- Given information:
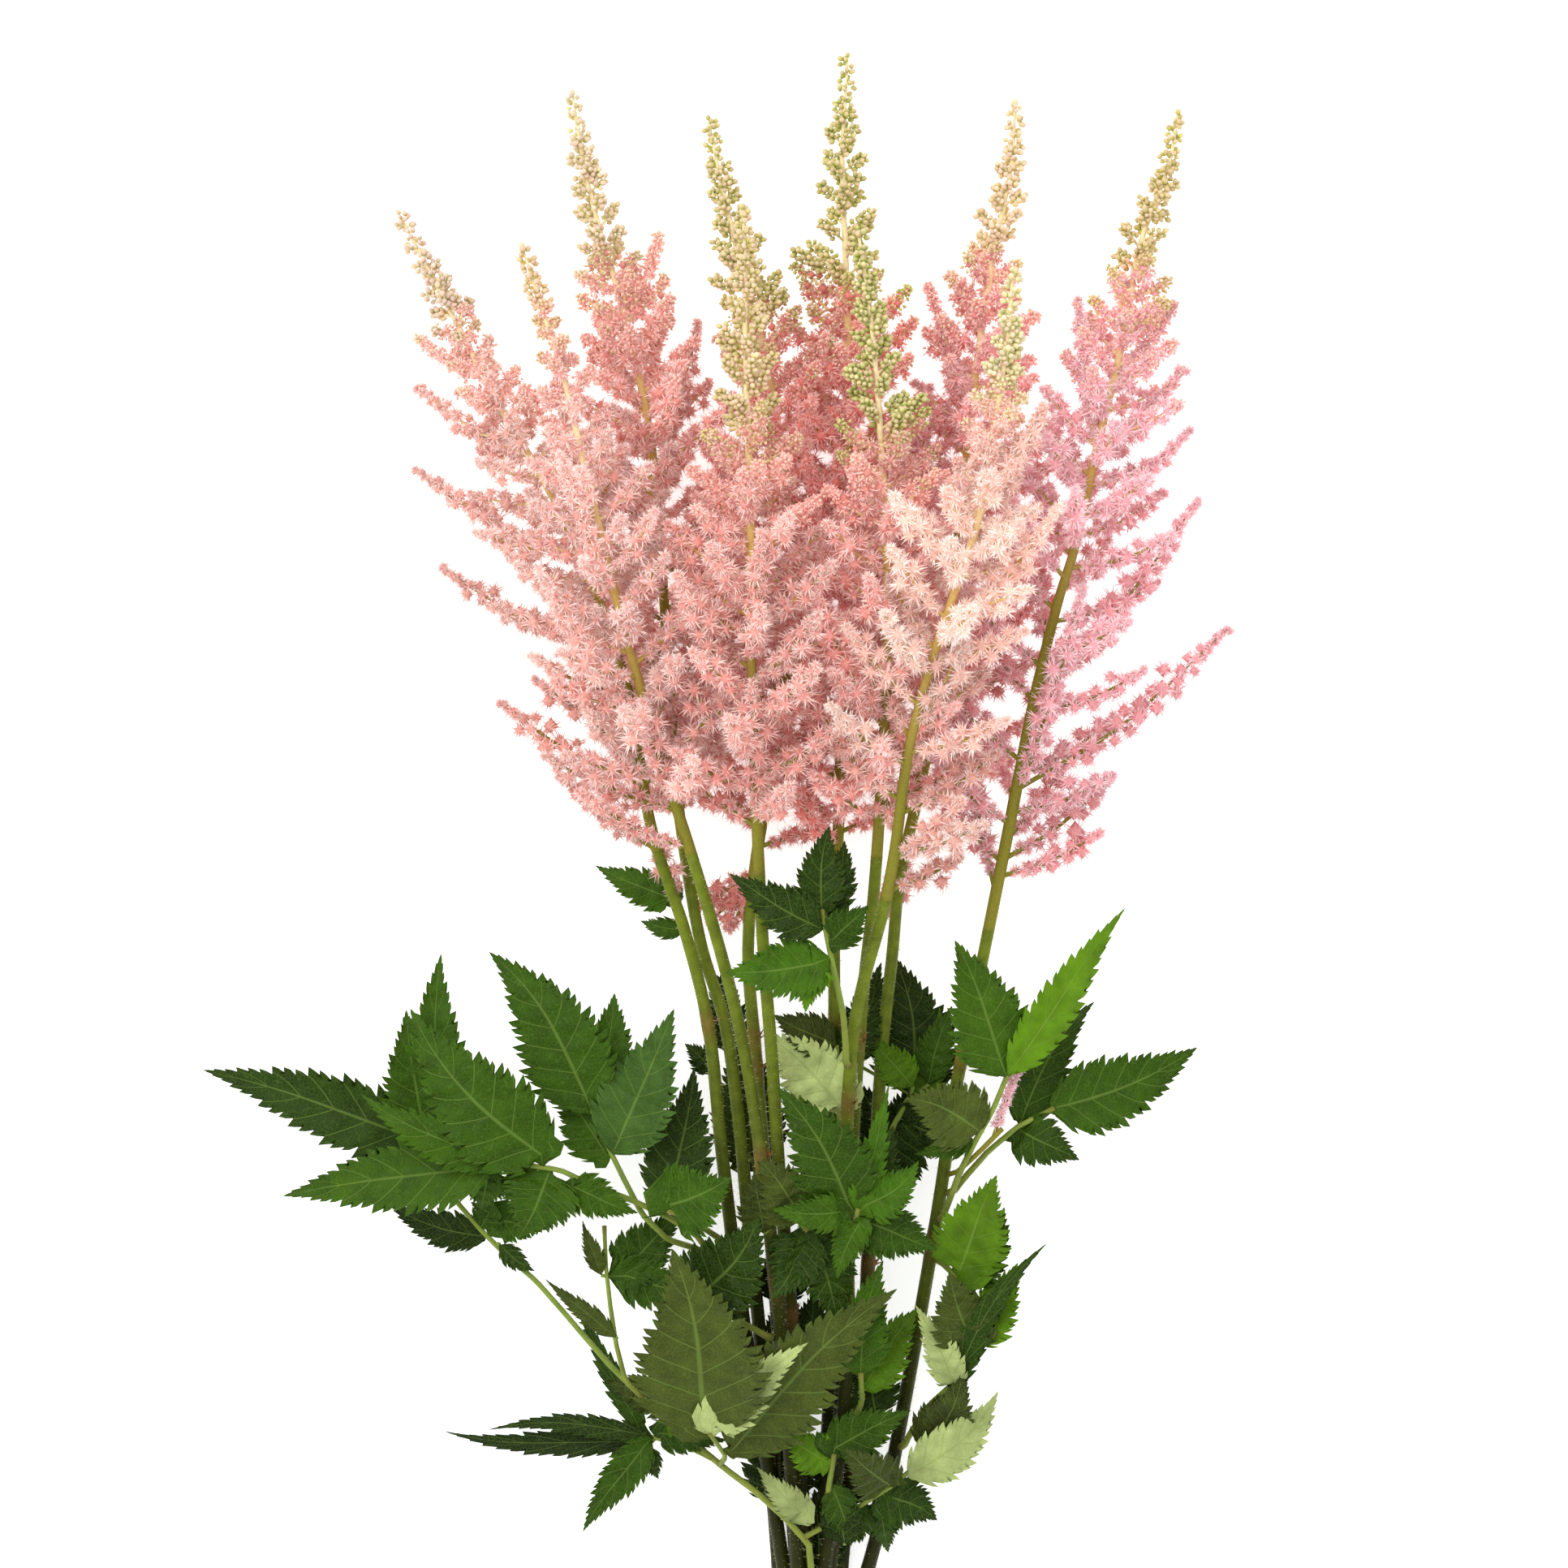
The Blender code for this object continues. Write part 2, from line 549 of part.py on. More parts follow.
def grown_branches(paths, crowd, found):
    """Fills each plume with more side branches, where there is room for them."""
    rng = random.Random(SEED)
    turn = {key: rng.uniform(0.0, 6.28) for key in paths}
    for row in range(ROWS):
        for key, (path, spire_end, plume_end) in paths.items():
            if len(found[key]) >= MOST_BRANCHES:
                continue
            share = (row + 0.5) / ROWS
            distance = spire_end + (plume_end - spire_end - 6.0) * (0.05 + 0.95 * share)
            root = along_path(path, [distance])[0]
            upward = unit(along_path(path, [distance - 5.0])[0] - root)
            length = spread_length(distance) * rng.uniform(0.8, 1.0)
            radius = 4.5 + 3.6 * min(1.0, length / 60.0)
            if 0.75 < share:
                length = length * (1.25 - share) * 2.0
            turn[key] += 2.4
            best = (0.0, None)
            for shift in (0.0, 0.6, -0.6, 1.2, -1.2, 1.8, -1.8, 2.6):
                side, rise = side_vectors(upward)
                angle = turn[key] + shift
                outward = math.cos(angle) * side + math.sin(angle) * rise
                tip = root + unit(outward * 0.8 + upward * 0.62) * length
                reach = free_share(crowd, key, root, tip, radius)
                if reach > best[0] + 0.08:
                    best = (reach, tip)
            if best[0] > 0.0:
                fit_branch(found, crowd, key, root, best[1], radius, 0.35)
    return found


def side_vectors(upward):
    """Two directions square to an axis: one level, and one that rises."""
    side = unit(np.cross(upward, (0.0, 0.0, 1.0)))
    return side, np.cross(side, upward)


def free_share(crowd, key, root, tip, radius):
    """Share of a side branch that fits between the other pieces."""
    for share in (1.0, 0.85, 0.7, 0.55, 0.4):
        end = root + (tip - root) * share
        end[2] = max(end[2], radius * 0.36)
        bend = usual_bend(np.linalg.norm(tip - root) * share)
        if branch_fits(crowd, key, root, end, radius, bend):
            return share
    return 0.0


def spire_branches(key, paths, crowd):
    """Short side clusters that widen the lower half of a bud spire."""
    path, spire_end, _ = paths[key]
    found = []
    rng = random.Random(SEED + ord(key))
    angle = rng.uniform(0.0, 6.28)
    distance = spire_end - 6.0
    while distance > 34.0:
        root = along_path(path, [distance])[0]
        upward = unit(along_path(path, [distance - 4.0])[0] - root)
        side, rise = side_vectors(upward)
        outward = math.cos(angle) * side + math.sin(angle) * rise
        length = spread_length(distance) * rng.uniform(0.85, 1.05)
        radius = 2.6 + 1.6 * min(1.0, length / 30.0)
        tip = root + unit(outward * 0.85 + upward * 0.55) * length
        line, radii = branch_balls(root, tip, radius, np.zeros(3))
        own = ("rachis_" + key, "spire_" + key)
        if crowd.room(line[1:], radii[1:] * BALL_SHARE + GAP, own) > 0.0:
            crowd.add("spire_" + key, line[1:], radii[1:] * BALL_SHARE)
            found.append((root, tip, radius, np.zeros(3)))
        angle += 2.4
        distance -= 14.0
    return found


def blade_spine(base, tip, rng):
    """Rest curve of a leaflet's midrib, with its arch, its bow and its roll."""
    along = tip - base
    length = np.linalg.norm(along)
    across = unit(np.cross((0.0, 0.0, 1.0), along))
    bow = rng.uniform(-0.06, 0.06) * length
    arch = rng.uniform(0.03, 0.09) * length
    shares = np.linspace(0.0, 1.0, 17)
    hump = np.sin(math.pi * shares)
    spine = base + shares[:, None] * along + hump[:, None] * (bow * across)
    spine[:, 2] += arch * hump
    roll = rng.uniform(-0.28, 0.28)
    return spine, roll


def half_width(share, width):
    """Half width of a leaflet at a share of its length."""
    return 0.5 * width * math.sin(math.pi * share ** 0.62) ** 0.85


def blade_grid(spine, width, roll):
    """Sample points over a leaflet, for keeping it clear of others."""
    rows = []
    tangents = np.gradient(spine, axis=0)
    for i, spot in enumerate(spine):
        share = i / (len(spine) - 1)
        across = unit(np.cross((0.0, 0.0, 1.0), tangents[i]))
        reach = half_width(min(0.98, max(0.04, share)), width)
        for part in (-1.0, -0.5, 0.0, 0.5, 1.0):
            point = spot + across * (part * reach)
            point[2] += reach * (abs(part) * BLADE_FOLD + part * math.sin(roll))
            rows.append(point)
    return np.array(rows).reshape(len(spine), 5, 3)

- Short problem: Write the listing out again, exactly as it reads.

- Result of this task:
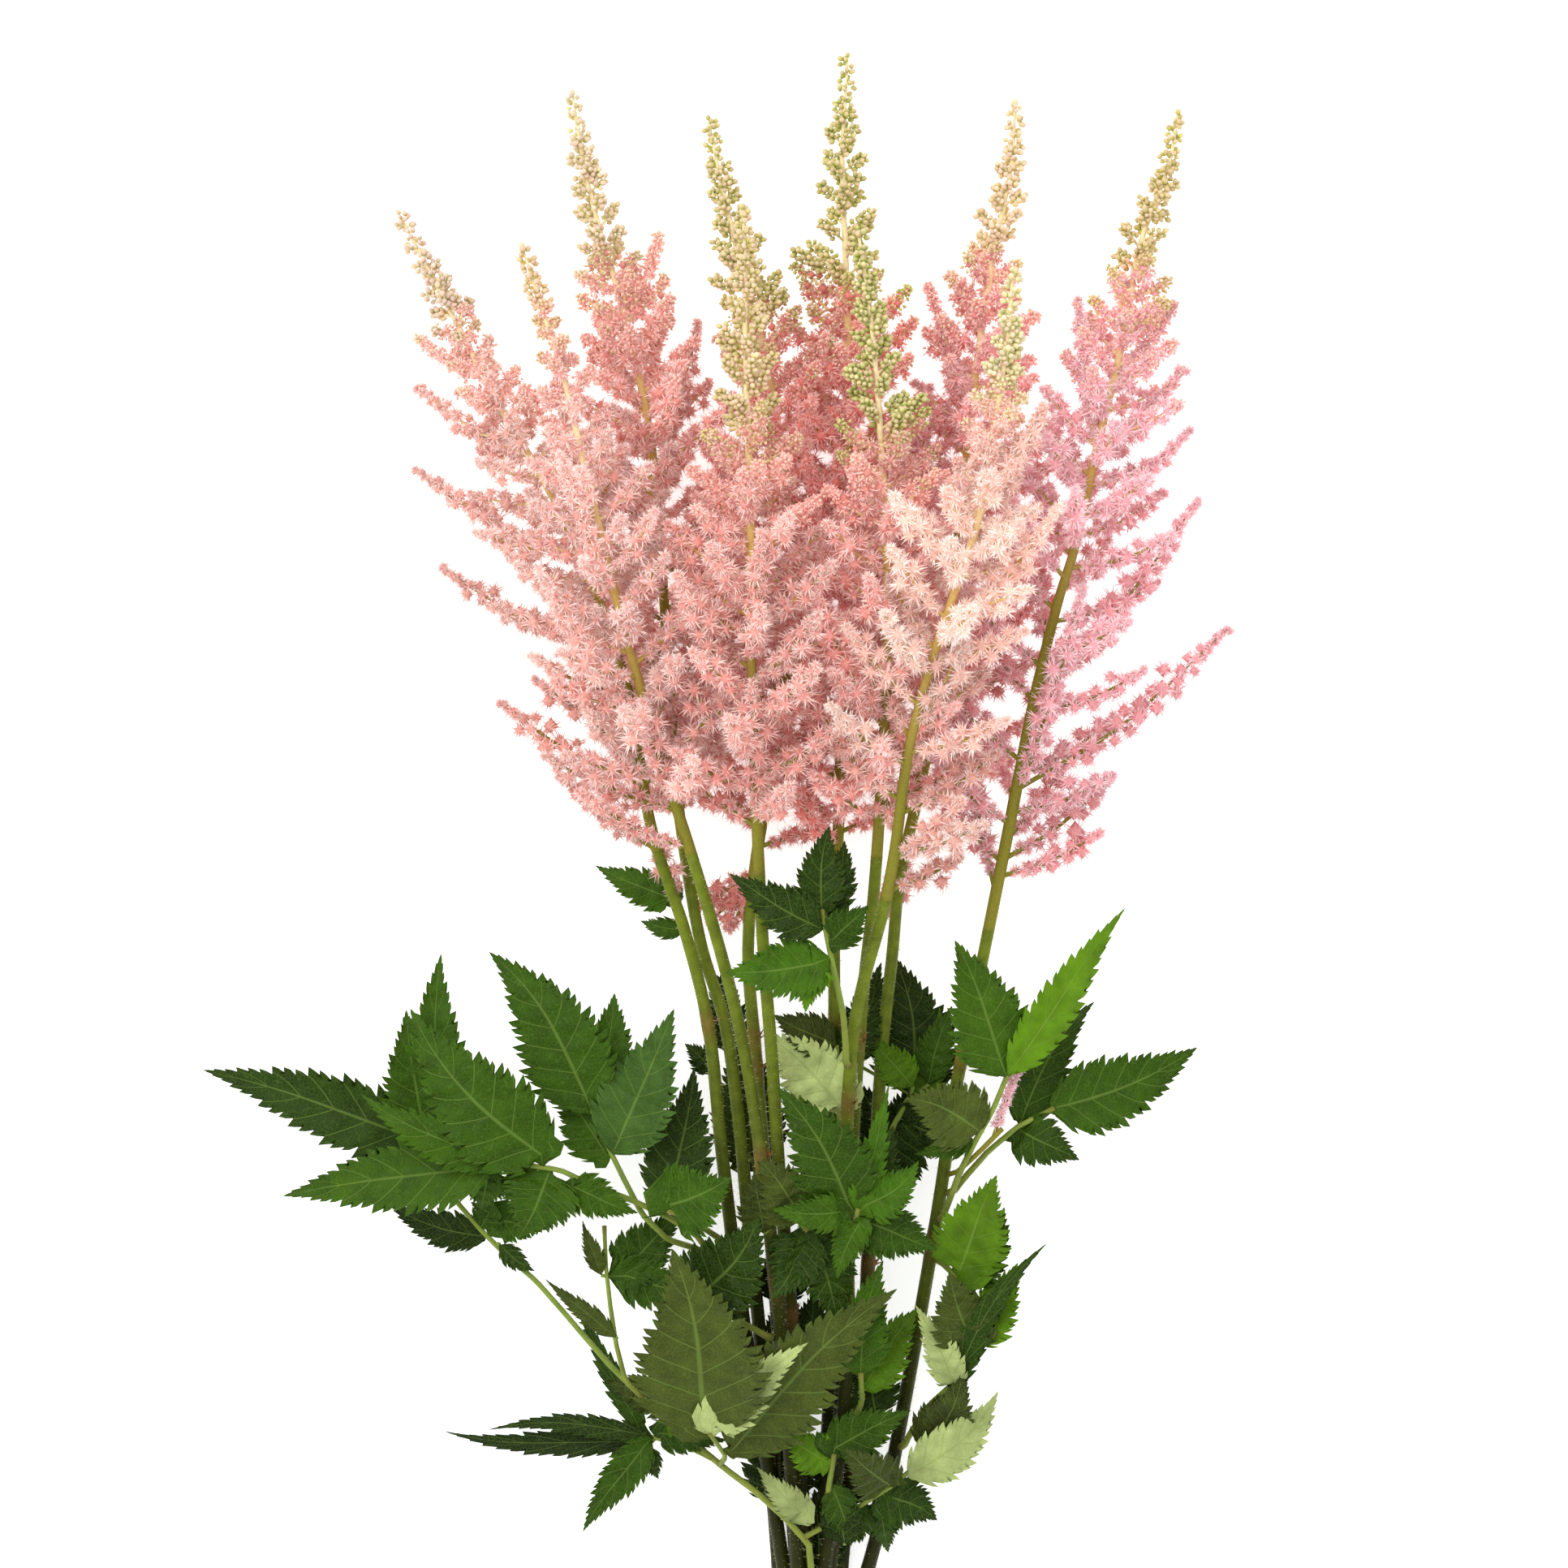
The Blender code for this object continues. Write part 2, from line 549 of part.py on. More parts follow.
def grown_branches(paths, crowd, found):
    """Fills each plume with more side branches, where there is room for them."""
    rng = random.Random(SEED)
    turn = {key: rng.uniform(0.0, 6.28) for key in paths}
    for row in range(ROWS):
        for key, (path, spire_end, plume_end) in paths.items():
            if len(found[key]) >= MOST_BRANCHES:
                continue
            share = (row + 0.5) / ROWS
            distance = spire_end + (plume_end - spire_end - 6.0) * (0.05 + 0.95 * share)
            root = along_path(path, [distance])[0]
            upward = unit(along_path(path, [distance - 5.0])[0] - root)
            length = spread_length(distance) * rng.uniform(0.8, 1.0)
            radius = 4.5 + 3.6 * min(1.0, length / 60.0)
            if 0.75 < share:
                length = length * (1.25 - share) * 2.0
            turn[key] += 2.4
            best = (0.0, None)
            for shift in (0.0, 0.6, -0.6, 1.2, -1.2, 1.8, -1.8, 2.6):
                side, rise = side_vectors(upward)
                angle = turn[key] + shift
                outward = math.cos(angle) * side + math.sin(angle) * rise
                tip = root + unit(outward * 0.8 + upward * 0.62) * length
                reach = free_share(crowd, key, root, tip, radius)
                if reach > best[0] + 0.08:
                    best = (reach, tip)
            if best[0] > 0.0:
                fit_branch(found, crowd, key, root, best[1], radius, 0.35)
    return found


def side_vectors(upward):
    """Two directions square to an axis: one level, and one that rises."""
    side = unit(np.cross(upward, (0.0, 0.0, 1.0)))
    return side, np.cross(side, upward)


def free_share(crowd, key, root, tip, radius):
    """Share of a side branch that fits between the other pieces."""
    for share in (1.0, 0.85, 0.7, 0.55, 0.4):
        end = root + (tip - root) * share
        end[2] = max(end[2], radius * 0.36)
        bend = usual_bend(np.linalg.norm(tip - root) * share)
        if branch_fits(crowd, key, root, end, radius, bend):
            return share
    return 0.0


def spire_branches(key, paths, crowd):
    """Short side clusters that widen the lower half of a bud spire."""
    path, spire_end, _ = paths[key]
    found = []
    rng = random.Random(SEED + ord(key))
    angle = rng.uniform(0.0, 6.28)
    distance = spire_end - 6.0
    while distance > 34.0:
        root = along_path(path, [distance])[0]
        upward = unit(along_path(path, [distance - 4.0])[0] - root)
        side, rise = side_vectors(upward)
        outward = math.cos(angle) * side + math.sin(angle) * rise
        length = spread_length(distance) * rng.uniform(0.85, 1.05)
        radius = 2.6 + 1.6 * min(1.0, length / 30.0)
        tip = root + unit(outward * 0.85 + upward * 0.55) * length
        line, radii = branch_balls(root, tip, radius, np.zeros(3))
        own = ("rachis_" + key, "spire_" + key)
        if crowd.room(line[1:], radii[1:] * BALL_SHARE + GAP, own) > 0.0:
            crowd.add("spire_" + key, line[1:], radii[1:] * BALL_SHARE)
            found.append((root, tip, radius, np.zeros(3)))
        angle += 2.4
        distance -= 14.0
    return found


def blade_spine(base, tip, rng):
    """Rest curve of a leaflet's midrib, with its arch, its bow and its roll."""
    along = tip - base
    length = np.linalg.norm(along)
    across = unit(np.cross((0.0, 0.0, 1.0), along))
    bow = rng.uniform(-0.06, 0.06) * length
    arch = rng.uniform(0.03, 0.09) * length
    shares = np.linspace(0.0, 1.0, 17)
    hump = np.sin(math.pi * shares)
    spine = base + shares[:, None] * along + hump[:, None] * (bow * across)
    spine[:, 2] += arch * hump
    roll = rng.uniform(-0.28, 0.28)
    return spine, roll


def half_width(share, width):
    """Half width of a leaflet at a share of its length."""
    return 0.5 * width * math.sin(math.pi * share ** 0.62) ** 0.85


def blade_grid(spine, width, roll):
    """Sample points over a leaflet, for keeping it clear of others."""
    rows = []
    tangents = np.gradient(spine, axis=0)
    for i, spot in enumerate(spine):
        share = i / (len(spine) - 1)
        across = unit(np.cross((0.0, 0.0, 1.0), tangents[i]))
        reach = half_width(min(0.98, max(0.04, share)), width)
        for part in (-1.0, -0.5, 0.0, 0.5, 1.0):
            point = spot + across * (part * reach)
            point[2] += reach * (abs(part) * BLADE_FOLD + part * math.sin(roll))
            rows.append(point)
    return np.array(rows).reshape(len(spine), 5, 3)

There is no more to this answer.